| Exercise directions |
Retype everything from the line that contains "return section.revolve(ORIGIN, AXIS, 360)" down to the line that contains "if empty is", inclusive, without altering or adding anything.
○ ○ ○ ○
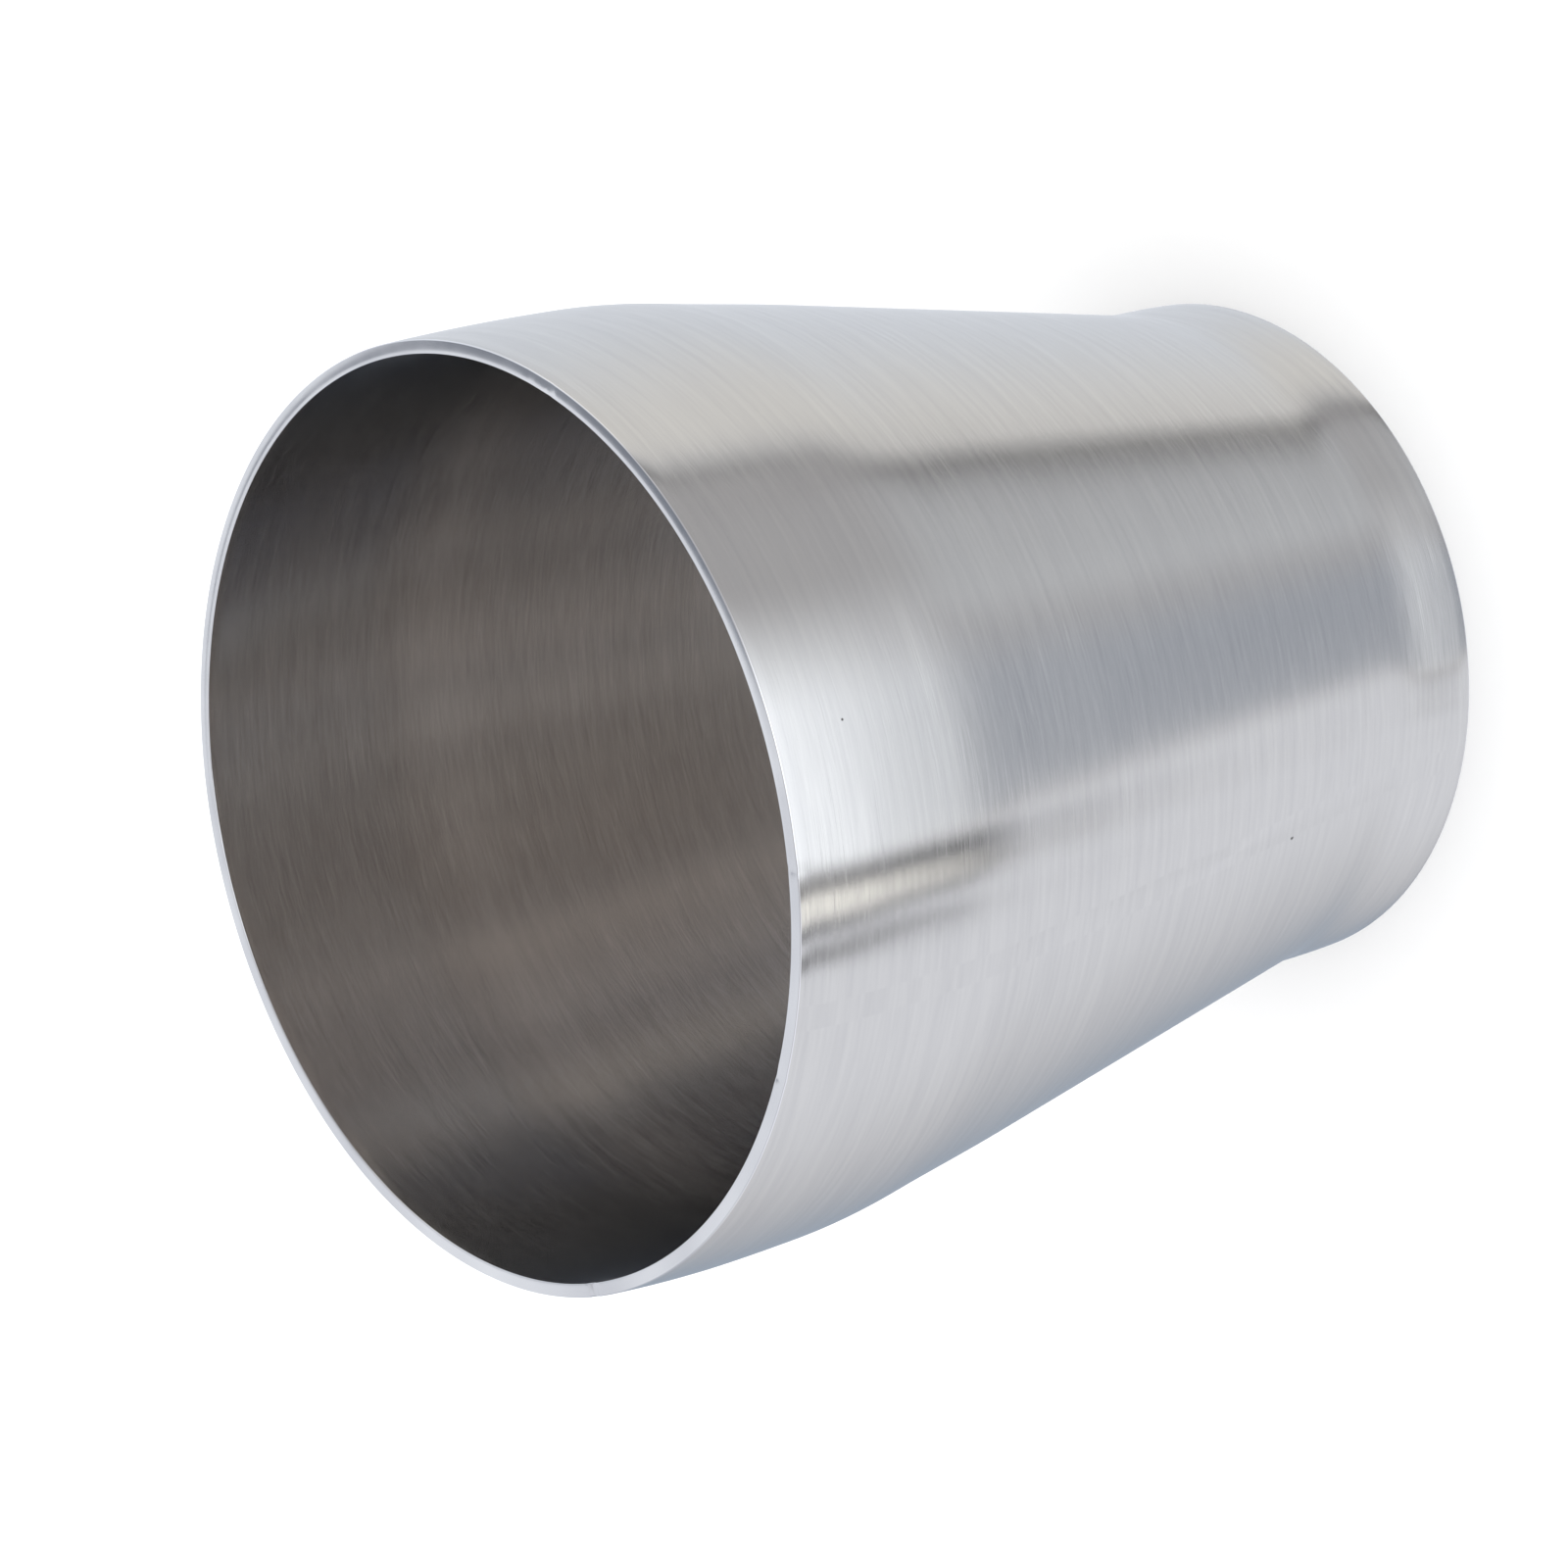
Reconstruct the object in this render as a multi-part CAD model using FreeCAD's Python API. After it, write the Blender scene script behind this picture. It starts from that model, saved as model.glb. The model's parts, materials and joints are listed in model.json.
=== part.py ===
import FreeCAD, Part
import math
import os

# Thin-wall concentric reducer: a strip of stainless sheet rolled into a tube, closed by one
# longitudinal butt weld, and cold-formed so that one end necks down to the smaller diameter.
#
# Millimetres. +Z runs along the flow axis, from the small end's face at z = 0 to the large end's
# face. The origin is the centre of the small end's face. The weld lies along +X.

# ---- driving dimensions -------------------------------------------------------------------
large_od = 101.6  # outside diameter of the large end's straight length, 4 inch tube
small_od = 76.2  # outside diameter of the small end's straight length, 3 inch tube
wall = 1.5  # sheet thickness, the same all over
overall_length = 108.0  # face to face
large_cuff = 26.0  # large face to where the cuff's and the cone's lines meet
small_cuff = 10.0  # small face to where the cuff's and the cone's lines meet
shoulder_radius = 60.0  # outside bend between the large cuff and the cone
neck_radius = 30.0  # outside bend between the small cuff and the cone
edge_break = 0.12  # deburring chamfer on the four rim edges
weld_width = 2.8  # width of the fused metal, across the wall's full thickness

# ---- what follows from them ---------------------------------------------------------------
large_r = large_od / 2
small_r = small_od / 2
neck_corner = FreeCAD.Vector(small_r, 0, small_cuff)
shoulder_corner = FreeCAD.Vector(large_r, 0, overall_length - large_cuff)
cone_angle = math.atan2(large_r - small_r, shoulder_corner.z - neck_corner.z)
neck_reach = neck_radius * math.tan(cone_angle / 2)  # corner to the bend's tangent points
shoulder_reach = shoulder_radius * math.tan(cone_angle / 2)
AXIS = FreeCAD.Vector(0, 0, 1)
ORIGIN = FreeCAD.Vector(0, 0, 0)


def radial(angle):
    """Unit vector in the section's plane, at an angle from the outward radius towards +Z."""
    return FreeCAD.Vector(math.cos(angle), 0, math.sin(angle))


def skin(depth):
    """One face of the sheet, in section, from the small rim to the large rim.

    depth is how far it lies under the outside skin: 0 for the outside, wall for the inside. Both
    bends keep their centres, so the sheet is equally thick all along.
    """
    cone_way = FreeCAD.Vector(math.sin(cone_angle), 0, math.cos(cone_angle))
    neck_end = neck_corner + cone_way * neck_reach - radial(-cone_angle) * depth
    neck_start = neck_corner - AXIS * neck_reach - radial(0) * depth
    shoulder_start = shoulder_corner - cone_way * shoulder_reach - radial(-cone_angle) * depth
    shoulder_end = shoulder_corner + AXIS * shoulder_reach - radial(0) * depth
    neck_centre = neck_corner - AXIS * neck_reach + radial(0) * neck_radius
    shoulder_centre = shoulder_corner + AXIS * shoulder_reach - radial(0) * shoulder_radius
    neck_middle = neck_centre - radial(-cone_angle / 2) * (neck_radius + depth)
    shoulder_middle = shoulder_centre + radial(-cone_angle / 2) * (shoulder_radius - depth)
    small_rim = FreeCAD.Vector(small_r - depth, 0, edge_break)
    large_rim = FreeCAD.Vector(large_r - depth, 0, overall_length - edge_break)
    edges = [
        Part.LineSegment(small_rim, neck_start),
        Part.Arc(neck_start, neck_middle, neck_end),
        Part.LineSegment(neck_end, shoulder_start),
        Part.Arc(shoulder_start, shoulder_middle, shoulder_end),
        Part.LineSegment(shoulder_end, large_rim),
    ]
    return small_rim, edges, large_rim


def rim(outer, inner, face_z):
    """The cut end of the sheet, in section: a flat land between two broken edges."""
    land_outer = FreeCAD.Vector(outer.x - edge_break, 0, face_z)
    land_inner = FreeCAD.Vector(inner.x + edge_break, 0, face_z)
    return [
        Part.LineSegment(outer, land_outer),
        Part.LineSegment(land_outer, land_inner),
        Part.LineSegment(land_inner, inner),
    ]


def whole_wall():
    """The reducer's wall all the way round, weld and all."""
    outer_small, outer_edges, outer_large = skin(0)
    inner_small, inner_edges, inner_large = skin(wall)
    edges = outer_edges + rim(outer_large, inner_large, overall_length)
    edges += inner_edges + rim(outer_small, inner_small, 0)
    outline = Part.Wire(Part.__sortEdges__([edge.toShape() for edge in edges]))
    section = Part.Face(outline)
    section.rotate(ORIGIN, AXIS, 180)  # the turned surfaces close opposite the weld
    return section.revolve(ORIGIN, AXIS, 360)


def weld_slab():
    """The slab of space that the weld takes up, from the axis out past the wall on +X."""
    corner = FreeCAD.Vector(0, -weld_width / 2, 0)
    return Part.makeBox(large_od, weld_width, overall_length, corner)


def formed_shell():
    """The rolled and necked strip, open along the weld."""
    return whole_wall().cut(weld_slab())


def seam_weld():
    """The butt weld that closes the strip, ground flush inside and out."""
    return whole_wall().common(weld_slab())


def save(name, shape):
    """Writes one sub-part, and says how large it is."""
    shape.exportStep(os.path.join("parts", name + ".step"))
    box = shape.optimalBoundingBox(False, False)
    print(
        f"{name}: {len(shape.Solids)} solid, {shape.Volume / 1000:.3f} cm3,"
        f" {box.XLength:.1f} x {box.YLength:.1f} x {box.ZLength:.1f} mm, valid {shape.isValid()}"
    )


os.makedirs("parts", exist_ok=True)
save("formed_shell", formed_shell())
save("seam_weld", seam_weld())
print(
    f"cone half angle {math.degrees(cone_angle):.2f} degrees,"
    f" large straight {large_cuff - shoulder_reach:.2f} mm,"
    f" small straight {small_cuff - neck_reach:.2f} mm"
)
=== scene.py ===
# %% [markdown]
# # A brushed stainless reducer
#
# This lesson dresses a thin-wall pipe reducer: a sheet of stainless steel rolled into a tube,
# welded along one side and pressed so that one end is narrower. The engineering model is loaded
# as a fixed frame. The lesson turns it into a finished thing: a sheet with real edges, a brushed
# skin, and a small photo studio around it.

# %% Load the frame
import json
import math

import bmesh
import bpy
from mathutils import Matrix, Vector, noise


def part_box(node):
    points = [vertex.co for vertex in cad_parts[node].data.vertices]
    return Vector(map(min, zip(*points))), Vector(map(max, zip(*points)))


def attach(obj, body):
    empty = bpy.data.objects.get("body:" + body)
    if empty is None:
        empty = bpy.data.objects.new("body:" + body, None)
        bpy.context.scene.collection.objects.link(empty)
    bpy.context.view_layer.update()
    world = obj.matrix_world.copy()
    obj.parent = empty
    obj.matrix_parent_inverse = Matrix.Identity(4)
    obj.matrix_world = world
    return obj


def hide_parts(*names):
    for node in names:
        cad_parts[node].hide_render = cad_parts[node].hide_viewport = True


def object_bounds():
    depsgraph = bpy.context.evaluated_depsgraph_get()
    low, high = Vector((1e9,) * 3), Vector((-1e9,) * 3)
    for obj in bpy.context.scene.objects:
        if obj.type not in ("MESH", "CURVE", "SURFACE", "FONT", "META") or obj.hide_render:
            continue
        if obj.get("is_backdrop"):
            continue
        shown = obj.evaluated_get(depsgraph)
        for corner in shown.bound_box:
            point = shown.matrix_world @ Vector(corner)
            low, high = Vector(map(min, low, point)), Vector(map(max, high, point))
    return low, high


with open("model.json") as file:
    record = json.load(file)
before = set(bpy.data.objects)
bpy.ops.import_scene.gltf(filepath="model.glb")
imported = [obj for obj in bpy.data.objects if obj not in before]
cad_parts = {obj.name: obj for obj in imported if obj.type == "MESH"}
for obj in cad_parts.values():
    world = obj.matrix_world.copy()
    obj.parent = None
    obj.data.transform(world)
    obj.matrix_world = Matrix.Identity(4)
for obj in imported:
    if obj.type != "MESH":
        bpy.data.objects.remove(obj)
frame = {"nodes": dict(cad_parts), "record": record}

cad_lo, cad_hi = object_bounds()
print("frame nodes:", sorted(frame["nodes"]))
print("frame box in mm:", [round(side * 1000, 2) for side in cad_hi - cad_lo])

# %% [markdown]
# ## Sizes
#
# Nothing is measured by hand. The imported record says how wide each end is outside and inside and
# how long its straight stretch is, so the sheet's thickness and the cone between the two straight
# stretches follow from it. Only the two bend radii are stated here.

# %% Sizes from the record
MM = 0.001
mounts = {mount["name"]: mount for mount in frame["record"]["mounts"]}


def mount_size(name, key):
    """A stated size of one mount, in metres."""
    return mounts[name]["dims"][key] * MM


LENGTH = cad_hi.z - cad_lo.z
LARGE_R = mount_size("large_end_outside", "r_mm")
SMALL_R = mount_size("small_end_outside", "r_mm")
WALL = LARGE_R - mount_size("large_end_bore", "r_mm")
EDGE = 0.12 * MM  # the deburred corner of the rims
LARGE_STRAIGHT = mount_size("large_end_outside", "length_mm") + EDGE
SMALL_STRAIGHT = mount_size("small_end_outside", "length_mm") + EDGE
SHOULDER_R = 60 * MM  # outside bend from the large straight stretch into the cone
NECK_R = 30 * MM  # outside bend from the cone into the small straight stretch
WELD_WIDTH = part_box("seam_weld")[1].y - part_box("seam_weld")[0].y
print(f"wall {WALL / MM:.2f} mm, weld {WELD_WIDTH / MM:.2f} mm wide")


# %% Lean of the cone
def cone_lean():
    """Half angle of the cone: the turn at which both bends meet one straight line."""
    low, high = 0.0, math.radians(45)
    for _ in range(60):
        lean = (low + high) / 2
        run = LENGTH - LARGE_STRAIGHT - SMALL_STRAIGHT - (SHOULDER_R + NECK_R) * math.sin(lean)
        fall = (SHOULDER_R + NECK_R) * (1 - math.cos(lean)) + run * math.tan(lean)
        low, high = (lean, high) if fall < LARGE_R - SMALL_R else (low, lean)
    return lean


LEAN = cone_lean()
print(f"cone half angle {math.degrees(LEAN):.2f} degrees")

# %% [markdown]
# ## The sheet's line
#
# In section the sheet is one line: straight, bend, cone, bend, straight. It is described by how
# far one has walked along it from the small end, because evenly spaced steps give evenly sized
# faces. Each step knows its place and which way is out, so the inside skin is the outside skin
# moved in by the wall.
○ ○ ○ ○
| Task output |
    return section.revolve(ORIGIN, AXIS, 360)


def weld_slab():
    """The slab of space that the weld takes up, from the axis out past the wall on +X."""
    corner = FreeCAD.Vector(0, -weld_width / 2, 0)
    return Part.makeBox(large_od, weld_width, overall_length, corner)


def formed_shell():
    """The rolled and necked strip, open along the weld."""
    return whole_wall().cut(weld_slab())


def seam_weld():
    """The butt weld that closes the strip, ground flush inside and out."""
    return whole_wall().common(weld_slab())


def save(name, shape):
    """Writes one sub-part, and says how large it is."""
    shape.exportStep(os.path.join("parts", name + ".step"))
    box = shape.optimalBoundingBox(False, False)
    print(
        f"{name}: {len(shape.Solids)} solid, {shape.Volume / 1000:.3f} cm3,"
        f" {box.XLength:.1f} x {box.YLength:.1f} x {box.ZLength:.1f} mm, valid {shape.isValid()}"
    )


os.makedirs("parts", exist_ok=True)
save("formed_shell", formed_shell())
save("seam_weld", seam_weld())
print(
    f"cone half angle {math.degrees(cone_angle):.2f} degrees,"
    f" large straight {large_cuff - shoulder_reach:.2f} mm,"
    f" small straight {small_cuff - neck_reach:.2f} mm"
)
=== scene.py ===
# %% [markdown]
# # A brushed stainless reducer
#
# This lesson dresses a thin-wall pipe reducer: a sheet of stainless steel rolled into a tube,
# welded along one side and pressed so that one end is narrower. The engineering model is loaded
# as a fixed frame. The lesson turns it into a finished thing: a sheet with real edges, a brushed
# skin, and a small photo studio around it.

# %% Load the frame
import json
import math

import bmesh
import bpy
from mathutils import Matrix, Vector, noise


def part_box(node):
    points = [vertex.co for vertex in cad_parts[node].data.vertices]
    return Vector(map(min, zip(*points))), Vector(map(max, zip(*points)))


def attach(obj, body):
    empty = bpy.data.objects.get("body:" + body)
    if empty is None:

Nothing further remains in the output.